Os tartufos persistem em encenar uma farsa de péssimo gosto; são incapazes de se ver ao espelho e reconhecer que são parte do problema e não da solução. E nós, seja por cegueira ou inconsciência, seja por cobardia ou omissão, seja ainda por apatia ou erosão da sensibilidade e dignidade, vamos dando azo a que eles ponham e disponham do nosso destino a seu bel-prazer, nos salpiquem de bosta, se entretenham em jogos de poder em que nunca perdem, porquanto pertencem a um circo que garante a todos os seus membros sempre índices de crescimento, de acumulação e aumento. Ao passo que a maioria dos cidadãos é condenada à atrofia, a estiolar, secar, mirrar, sumir e desaparecer na dor do anonimato, do silêncio e esquecimento.
Não se invertam os papéis e visões, nem se coloque o secundário e periférico no lugar do principal e central! Para limpar o país é preciso tomar medidas contra aqueles que o emporcalham, contra a respectiva sostrice e trafulhice.

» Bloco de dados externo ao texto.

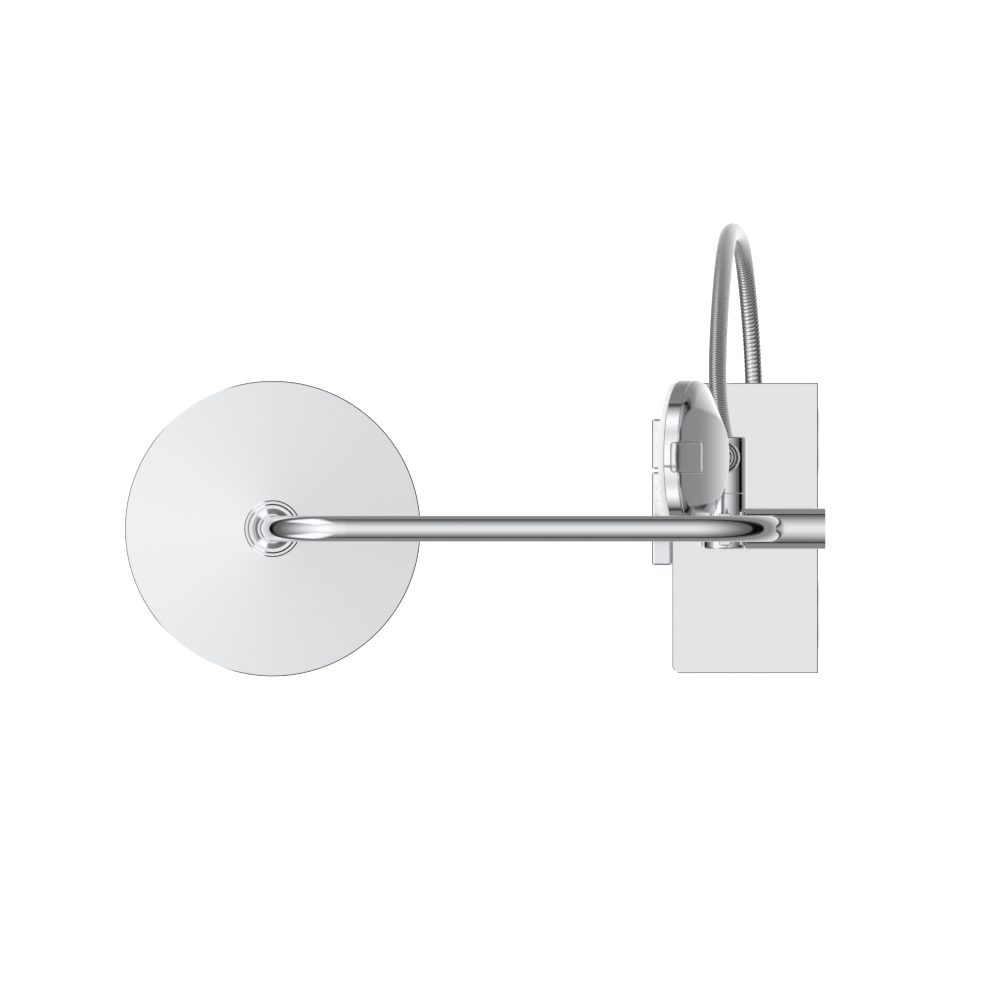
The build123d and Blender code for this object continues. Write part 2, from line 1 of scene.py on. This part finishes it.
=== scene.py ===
"""Wall-mounted thermostatic shower column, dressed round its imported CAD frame.

Metres, in the frame of the CAD part: the wall is Y = 0, the user stands on the -Y side, +Z is up.
"""
import bpy
import math
import numpy as np
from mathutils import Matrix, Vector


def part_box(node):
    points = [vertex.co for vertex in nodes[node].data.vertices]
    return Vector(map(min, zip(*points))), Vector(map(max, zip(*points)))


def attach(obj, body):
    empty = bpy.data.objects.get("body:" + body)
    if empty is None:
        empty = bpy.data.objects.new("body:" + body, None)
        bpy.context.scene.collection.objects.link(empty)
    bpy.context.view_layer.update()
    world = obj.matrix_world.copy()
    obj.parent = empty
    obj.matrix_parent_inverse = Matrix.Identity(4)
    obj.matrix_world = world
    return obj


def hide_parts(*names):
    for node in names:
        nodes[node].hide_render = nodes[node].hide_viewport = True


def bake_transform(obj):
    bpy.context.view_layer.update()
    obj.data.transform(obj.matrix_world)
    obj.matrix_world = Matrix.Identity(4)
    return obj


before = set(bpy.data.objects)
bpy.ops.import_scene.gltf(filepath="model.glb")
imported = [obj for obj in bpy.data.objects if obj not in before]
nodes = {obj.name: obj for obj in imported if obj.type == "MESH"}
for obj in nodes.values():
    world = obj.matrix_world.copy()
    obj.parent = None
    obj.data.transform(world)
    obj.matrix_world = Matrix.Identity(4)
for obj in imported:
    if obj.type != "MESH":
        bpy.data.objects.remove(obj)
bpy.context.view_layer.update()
scene = bpy.context.scene
mm = 0.001

# ---------------------------------------------------------------- camera
# A long lens straight above the column, so that the riser and the arm show end on and full length.
# The top of the picture is the user's left, and the wall is at the picture's right.
lens_mm, sensor_mm = 1700.0, 36.0
frame_width = 0.8532
aim = (-0.0242, -0.2747, 0.45)
camera_data = bpy.data.cameras.new("camera_above")
camera_data.lens, camera_data.sensor_width = lens_mm, sensor_mm
camera_up = frame_width * lens_mm / sensor_mm
camera_data.clip_start, camera_data.clip_end = 1.0, 2 * camera_up
camera = bpy.data.objects.new("camera_above", camera_data)
camera.location = (aim[0], aim[1], aim[2] + camera_up)
camera.rotation_euler = (0, 0, math.radians(90))
scene.collection.objects.link(camera)
scene.camera = camera
scene.view_settings.view_transform = "Standard"


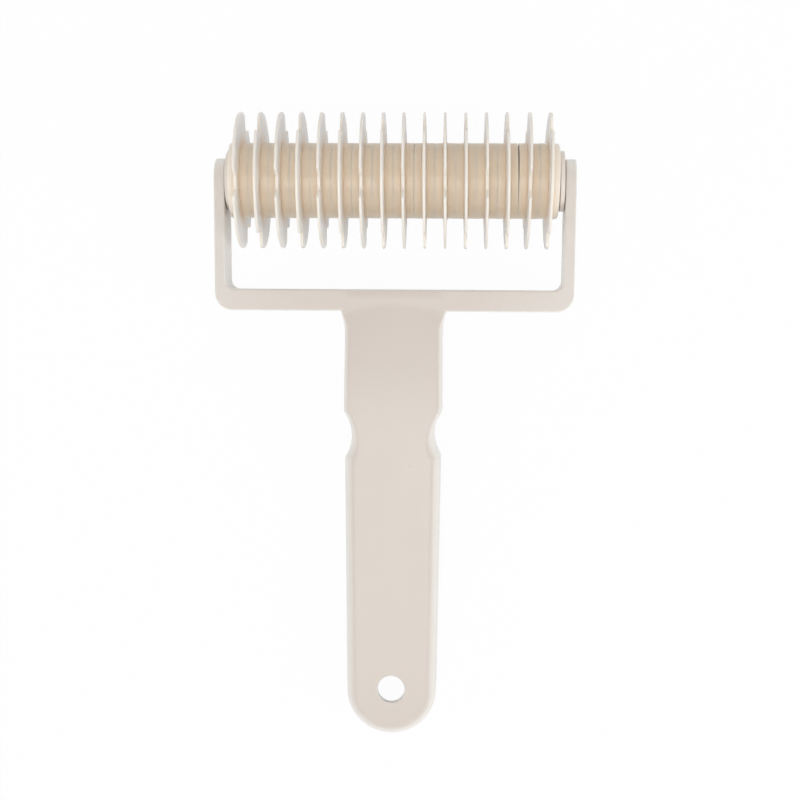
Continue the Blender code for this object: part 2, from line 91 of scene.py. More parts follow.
Pair = tuple[float, float]
Triple = tuple[float, float, float]
Corner = Sequence[float]
Rings = Sequence[Sequence[Vector]]

log = logging.getLogger("lattice_roller")


class Body(Enum):
    """The two bodies of the frame, which the roller's joint connects."""

    HANDLE = "handle"
    ROLLER = "roller"


class End(Enum):
    """An end of the roller, by the sign of its place along the shaft."""

    LEFT = -1
    RIGHT = 1


class Cut(Enum):
    """What a Boolean does with the second shape."""

    ADD = "UNION"
    REMOVE = "DIFFERENCE"
    KEEP_COMMON = "INTERSECT"


def smooth_step(share: float) -> float:
    """Return a share, held between 0 and 1, with soft ends."""
    share = min(max(share, 0.0), 1.0)
    return share * share * (3 - 2 * share)


def soft_start(value: float, length: float) -> float:
    """Return a ramp of slope 1 that leaves zero along a parabola of the given length."""
    bend = min(max(value, 0.0), length)
    return bend * bend / (2 * length) + max(value - length, 0.0)


def soft_share(share: float, softness: float) -> float:
    """Return a share held between 0 and 1; each corner is rounded by softness to both sides."""
    rise = soft_start(share + softness, 2 * softness)
    return rise - soft_start(share - 1 + softness, 2 * softness)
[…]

Enquanto gastarmos tempo, energias e atenções a fazer, em cima do nosso olhar, espuma de sabão e distracção, nós e o país ficaremos cada vez mais afectados e sujos pela alienação e desolação. A lama e a trampa serão tamanhas que dificilmente lograremos abrir um caminho limpo.

2 comentários:

Luís Leite disse...

Seria interessante ouvir os comentários a este texto da deputada/actriz do PS Inês de Medeiros, que recebe por dia 528 euros de suplemento ao pobre vencimento, por ter residência oficial em Paris, mais uma viagem de ida e volta ao fim-de-semana.
Tudo pago pelos nossos impostos.
É isto o socialismo democrático.
A classe média dos palermas que não são políticos ou gestores de EPs que pague a dívida pública.
Crise? Qual crise?

gimno disse...

bem dito e bendito Luis! Ja teria o meu voto!